The 3,236 satellites currently in development are approved by the FCC to operate in mid-inclination orbits a few hundred miles above Earth, covering customers between 56 degrees north and south latitude. Some of the satellites could be re-targeted for polar orbits to enable more global coverage, a Kuiper official told Ars, but that would require another round of review and approval from federal regulators.
Betting big on ULA
Several Amazon executives toured ULA's launch facilities at Cape Canaveral Friday. Ars was among a handful of news organizations who joined the tour, where ULA outlined plans to double its launch capacity in Florida.
Amazon is helping fund a big expansion in ULA's footprint at the Florida spaceport. The investment to fund the growth in ULA's capacity for Kuiper launches totals about $2 billion, with around $500 million going toward upgrades at Cape Canaveral.
Those upgrades include the outfitting of a second vertical hangar and a second mobile launch platform for Vulcan rockets, alongside the integration facility and launch table already built to support the first few Vulcan missions. Having dual lanes for launch processing in Florida will allow ULA to fly as many as 25 Vulcan rockets per year, the company says. The primary Vulcan customers early on will be the US Space Force and Amazon.

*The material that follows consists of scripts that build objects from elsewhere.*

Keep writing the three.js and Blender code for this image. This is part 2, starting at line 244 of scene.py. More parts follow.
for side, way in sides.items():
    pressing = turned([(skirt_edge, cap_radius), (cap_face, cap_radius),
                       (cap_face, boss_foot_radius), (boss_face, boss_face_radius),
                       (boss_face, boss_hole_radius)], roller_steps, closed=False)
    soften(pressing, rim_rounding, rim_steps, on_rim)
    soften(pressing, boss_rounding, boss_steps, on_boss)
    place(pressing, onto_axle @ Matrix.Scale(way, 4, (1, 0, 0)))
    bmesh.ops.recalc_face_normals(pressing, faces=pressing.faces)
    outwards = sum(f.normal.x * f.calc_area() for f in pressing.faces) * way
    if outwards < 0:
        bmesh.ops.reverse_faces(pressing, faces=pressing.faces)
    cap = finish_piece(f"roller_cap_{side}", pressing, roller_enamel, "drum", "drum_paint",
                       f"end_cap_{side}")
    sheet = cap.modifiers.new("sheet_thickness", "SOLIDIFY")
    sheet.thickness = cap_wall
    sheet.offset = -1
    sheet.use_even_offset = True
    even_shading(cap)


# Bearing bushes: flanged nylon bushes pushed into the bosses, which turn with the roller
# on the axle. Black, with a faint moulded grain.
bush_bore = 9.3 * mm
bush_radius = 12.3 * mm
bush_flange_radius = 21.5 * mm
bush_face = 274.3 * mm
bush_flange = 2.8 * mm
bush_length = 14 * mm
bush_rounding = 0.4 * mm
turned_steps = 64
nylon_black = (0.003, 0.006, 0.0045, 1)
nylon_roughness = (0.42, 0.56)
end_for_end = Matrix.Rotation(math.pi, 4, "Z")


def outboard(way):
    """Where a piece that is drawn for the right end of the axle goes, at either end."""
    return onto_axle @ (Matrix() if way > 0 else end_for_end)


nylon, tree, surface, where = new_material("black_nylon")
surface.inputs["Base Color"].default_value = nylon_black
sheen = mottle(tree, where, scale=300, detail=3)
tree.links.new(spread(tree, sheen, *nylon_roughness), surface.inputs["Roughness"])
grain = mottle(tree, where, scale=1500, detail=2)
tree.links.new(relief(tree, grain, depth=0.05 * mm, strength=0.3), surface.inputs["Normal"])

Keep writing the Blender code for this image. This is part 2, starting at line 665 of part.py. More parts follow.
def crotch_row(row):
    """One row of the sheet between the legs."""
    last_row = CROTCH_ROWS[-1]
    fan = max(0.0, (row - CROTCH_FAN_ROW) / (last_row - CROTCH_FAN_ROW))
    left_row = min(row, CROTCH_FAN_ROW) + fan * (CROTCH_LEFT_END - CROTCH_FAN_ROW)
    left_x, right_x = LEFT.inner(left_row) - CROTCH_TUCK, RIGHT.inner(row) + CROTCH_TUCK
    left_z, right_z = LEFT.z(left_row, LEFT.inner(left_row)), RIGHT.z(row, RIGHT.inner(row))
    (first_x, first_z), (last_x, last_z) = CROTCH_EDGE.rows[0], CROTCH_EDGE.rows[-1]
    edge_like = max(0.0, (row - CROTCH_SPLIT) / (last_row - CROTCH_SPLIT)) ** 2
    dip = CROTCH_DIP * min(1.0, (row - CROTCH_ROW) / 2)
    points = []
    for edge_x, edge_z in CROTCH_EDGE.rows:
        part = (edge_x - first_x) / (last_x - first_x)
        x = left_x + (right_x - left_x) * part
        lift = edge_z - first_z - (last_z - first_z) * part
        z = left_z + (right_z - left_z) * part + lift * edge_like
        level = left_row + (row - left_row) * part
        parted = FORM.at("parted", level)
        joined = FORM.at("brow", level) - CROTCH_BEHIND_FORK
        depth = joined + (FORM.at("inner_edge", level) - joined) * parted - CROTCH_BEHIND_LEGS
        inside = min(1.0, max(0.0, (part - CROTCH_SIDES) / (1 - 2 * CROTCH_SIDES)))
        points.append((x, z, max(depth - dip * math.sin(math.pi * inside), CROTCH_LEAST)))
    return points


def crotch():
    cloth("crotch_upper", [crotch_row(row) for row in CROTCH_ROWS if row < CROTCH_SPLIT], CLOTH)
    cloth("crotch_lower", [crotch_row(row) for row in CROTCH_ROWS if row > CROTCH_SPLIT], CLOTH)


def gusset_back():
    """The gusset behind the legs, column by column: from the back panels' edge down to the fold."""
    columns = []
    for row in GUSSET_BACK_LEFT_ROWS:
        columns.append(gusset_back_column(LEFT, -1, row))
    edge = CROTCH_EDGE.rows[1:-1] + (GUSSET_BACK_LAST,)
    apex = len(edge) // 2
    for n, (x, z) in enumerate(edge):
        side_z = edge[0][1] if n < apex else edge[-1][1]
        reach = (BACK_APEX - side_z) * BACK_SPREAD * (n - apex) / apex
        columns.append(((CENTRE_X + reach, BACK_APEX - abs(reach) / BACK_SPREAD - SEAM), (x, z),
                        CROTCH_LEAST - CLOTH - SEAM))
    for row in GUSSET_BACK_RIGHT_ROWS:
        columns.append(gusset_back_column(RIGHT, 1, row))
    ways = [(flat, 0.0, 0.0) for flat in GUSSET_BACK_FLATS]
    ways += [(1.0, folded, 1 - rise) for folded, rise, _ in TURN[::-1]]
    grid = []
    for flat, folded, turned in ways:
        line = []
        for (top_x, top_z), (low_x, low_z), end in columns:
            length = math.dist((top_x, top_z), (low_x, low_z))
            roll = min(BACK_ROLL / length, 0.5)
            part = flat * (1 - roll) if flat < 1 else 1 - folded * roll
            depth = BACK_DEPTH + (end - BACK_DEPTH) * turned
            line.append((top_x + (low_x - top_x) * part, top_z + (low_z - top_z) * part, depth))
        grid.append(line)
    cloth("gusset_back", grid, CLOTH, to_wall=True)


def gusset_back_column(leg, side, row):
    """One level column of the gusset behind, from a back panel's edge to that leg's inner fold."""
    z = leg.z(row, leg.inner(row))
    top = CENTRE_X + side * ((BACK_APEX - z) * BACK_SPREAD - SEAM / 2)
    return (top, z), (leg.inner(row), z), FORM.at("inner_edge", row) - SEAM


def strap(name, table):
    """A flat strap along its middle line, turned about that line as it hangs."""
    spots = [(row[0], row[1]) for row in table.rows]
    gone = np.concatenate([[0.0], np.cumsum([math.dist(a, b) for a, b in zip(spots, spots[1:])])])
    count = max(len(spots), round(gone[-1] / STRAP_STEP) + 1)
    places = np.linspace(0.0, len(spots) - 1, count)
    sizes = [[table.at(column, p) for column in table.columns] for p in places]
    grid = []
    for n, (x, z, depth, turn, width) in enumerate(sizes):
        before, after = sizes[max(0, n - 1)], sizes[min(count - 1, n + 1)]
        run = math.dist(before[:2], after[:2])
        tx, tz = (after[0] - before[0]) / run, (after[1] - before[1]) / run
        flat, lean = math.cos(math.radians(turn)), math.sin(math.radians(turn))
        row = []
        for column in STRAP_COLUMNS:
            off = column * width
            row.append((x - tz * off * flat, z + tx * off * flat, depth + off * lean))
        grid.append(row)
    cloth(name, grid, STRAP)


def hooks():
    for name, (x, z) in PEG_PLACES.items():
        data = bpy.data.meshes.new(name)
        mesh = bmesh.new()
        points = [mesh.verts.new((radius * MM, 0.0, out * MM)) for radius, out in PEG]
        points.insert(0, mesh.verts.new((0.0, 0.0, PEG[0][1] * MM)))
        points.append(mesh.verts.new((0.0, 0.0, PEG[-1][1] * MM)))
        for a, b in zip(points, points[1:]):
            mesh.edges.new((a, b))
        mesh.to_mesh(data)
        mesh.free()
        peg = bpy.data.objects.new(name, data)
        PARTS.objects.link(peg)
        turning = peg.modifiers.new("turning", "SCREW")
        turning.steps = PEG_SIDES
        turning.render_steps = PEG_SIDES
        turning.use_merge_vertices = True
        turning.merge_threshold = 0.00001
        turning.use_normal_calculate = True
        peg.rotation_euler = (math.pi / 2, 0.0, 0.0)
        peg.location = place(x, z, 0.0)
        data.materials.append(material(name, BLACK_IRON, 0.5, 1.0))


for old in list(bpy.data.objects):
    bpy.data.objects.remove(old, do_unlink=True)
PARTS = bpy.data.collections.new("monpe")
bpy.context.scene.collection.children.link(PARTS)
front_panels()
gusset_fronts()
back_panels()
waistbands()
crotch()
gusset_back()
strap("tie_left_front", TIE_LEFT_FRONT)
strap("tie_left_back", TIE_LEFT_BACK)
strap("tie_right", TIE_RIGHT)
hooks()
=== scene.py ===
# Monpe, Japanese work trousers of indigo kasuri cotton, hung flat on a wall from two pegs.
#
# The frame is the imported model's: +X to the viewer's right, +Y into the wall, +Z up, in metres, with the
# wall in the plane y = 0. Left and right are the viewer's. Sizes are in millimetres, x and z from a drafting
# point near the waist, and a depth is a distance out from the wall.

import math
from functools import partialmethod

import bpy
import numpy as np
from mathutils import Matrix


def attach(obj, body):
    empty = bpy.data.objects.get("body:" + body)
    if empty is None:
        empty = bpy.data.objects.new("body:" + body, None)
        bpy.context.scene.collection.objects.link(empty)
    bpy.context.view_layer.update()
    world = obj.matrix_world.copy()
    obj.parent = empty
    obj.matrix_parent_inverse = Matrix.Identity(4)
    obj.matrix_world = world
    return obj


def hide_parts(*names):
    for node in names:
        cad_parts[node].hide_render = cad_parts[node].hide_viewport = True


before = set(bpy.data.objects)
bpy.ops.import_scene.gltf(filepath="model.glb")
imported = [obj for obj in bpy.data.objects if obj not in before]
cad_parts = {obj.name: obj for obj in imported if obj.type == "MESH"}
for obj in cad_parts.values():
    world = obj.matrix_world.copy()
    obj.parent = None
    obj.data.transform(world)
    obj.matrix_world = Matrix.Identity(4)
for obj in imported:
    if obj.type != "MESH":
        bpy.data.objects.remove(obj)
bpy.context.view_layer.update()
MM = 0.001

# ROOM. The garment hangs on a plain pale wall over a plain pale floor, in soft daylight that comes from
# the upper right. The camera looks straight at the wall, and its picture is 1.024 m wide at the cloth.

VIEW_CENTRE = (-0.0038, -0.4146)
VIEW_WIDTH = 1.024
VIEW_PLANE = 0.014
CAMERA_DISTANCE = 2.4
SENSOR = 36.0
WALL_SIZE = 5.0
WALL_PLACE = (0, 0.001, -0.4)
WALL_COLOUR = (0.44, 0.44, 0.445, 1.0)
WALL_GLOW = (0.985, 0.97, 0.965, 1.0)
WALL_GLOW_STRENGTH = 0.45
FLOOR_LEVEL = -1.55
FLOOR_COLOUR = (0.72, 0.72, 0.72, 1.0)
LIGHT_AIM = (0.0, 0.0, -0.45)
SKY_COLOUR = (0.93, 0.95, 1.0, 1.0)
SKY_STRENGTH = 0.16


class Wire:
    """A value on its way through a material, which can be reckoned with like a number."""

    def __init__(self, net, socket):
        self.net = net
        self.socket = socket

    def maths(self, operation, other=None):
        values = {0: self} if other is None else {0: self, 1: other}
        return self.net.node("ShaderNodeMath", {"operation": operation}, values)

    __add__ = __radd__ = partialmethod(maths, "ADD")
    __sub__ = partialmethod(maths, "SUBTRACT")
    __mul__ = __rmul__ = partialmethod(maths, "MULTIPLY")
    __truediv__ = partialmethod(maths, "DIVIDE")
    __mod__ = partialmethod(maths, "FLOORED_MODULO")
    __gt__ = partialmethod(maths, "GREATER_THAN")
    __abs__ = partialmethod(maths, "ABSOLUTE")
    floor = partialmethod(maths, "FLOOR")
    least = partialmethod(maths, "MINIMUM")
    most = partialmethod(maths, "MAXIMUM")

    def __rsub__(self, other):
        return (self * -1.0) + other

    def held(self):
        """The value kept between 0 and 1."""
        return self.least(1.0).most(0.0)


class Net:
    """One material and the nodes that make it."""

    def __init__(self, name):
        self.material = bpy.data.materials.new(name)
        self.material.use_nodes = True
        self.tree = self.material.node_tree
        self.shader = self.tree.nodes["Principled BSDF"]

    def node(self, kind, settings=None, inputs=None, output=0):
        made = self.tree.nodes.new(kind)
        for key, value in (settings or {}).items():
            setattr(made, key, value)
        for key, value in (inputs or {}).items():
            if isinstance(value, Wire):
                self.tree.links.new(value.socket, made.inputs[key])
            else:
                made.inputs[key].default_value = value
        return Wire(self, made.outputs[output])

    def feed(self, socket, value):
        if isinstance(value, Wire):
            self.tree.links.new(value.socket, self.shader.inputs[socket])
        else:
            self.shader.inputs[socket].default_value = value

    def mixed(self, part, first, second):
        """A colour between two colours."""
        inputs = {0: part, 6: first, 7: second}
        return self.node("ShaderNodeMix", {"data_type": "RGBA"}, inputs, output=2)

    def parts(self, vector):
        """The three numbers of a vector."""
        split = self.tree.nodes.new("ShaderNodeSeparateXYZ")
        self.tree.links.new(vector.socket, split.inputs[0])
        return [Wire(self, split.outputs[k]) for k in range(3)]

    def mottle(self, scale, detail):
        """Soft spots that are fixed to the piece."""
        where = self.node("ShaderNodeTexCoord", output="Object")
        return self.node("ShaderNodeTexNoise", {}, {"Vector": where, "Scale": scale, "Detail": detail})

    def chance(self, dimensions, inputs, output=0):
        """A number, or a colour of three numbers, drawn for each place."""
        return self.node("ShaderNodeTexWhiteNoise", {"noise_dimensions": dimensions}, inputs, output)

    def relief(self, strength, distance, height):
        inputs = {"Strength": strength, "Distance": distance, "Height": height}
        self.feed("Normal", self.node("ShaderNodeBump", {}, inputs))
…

ULA and its subcontractors are also expanding factory space at locations around the country to produce more Vulcan engines, solid rocket boosters, and payload fairings for the Kuiper missions.
A ULA official on Friday called the Kuiper contract "transformational" from the company, a 50-50 joint venture between Boeing and Lockheed Martin. ULA has seen its position in the US launch market eroded by SpaceX, but with Amazon's deep pockets and a lucrative launch contract with the Space Force in hand, the Vulcan rocket should have years of service ahead of it.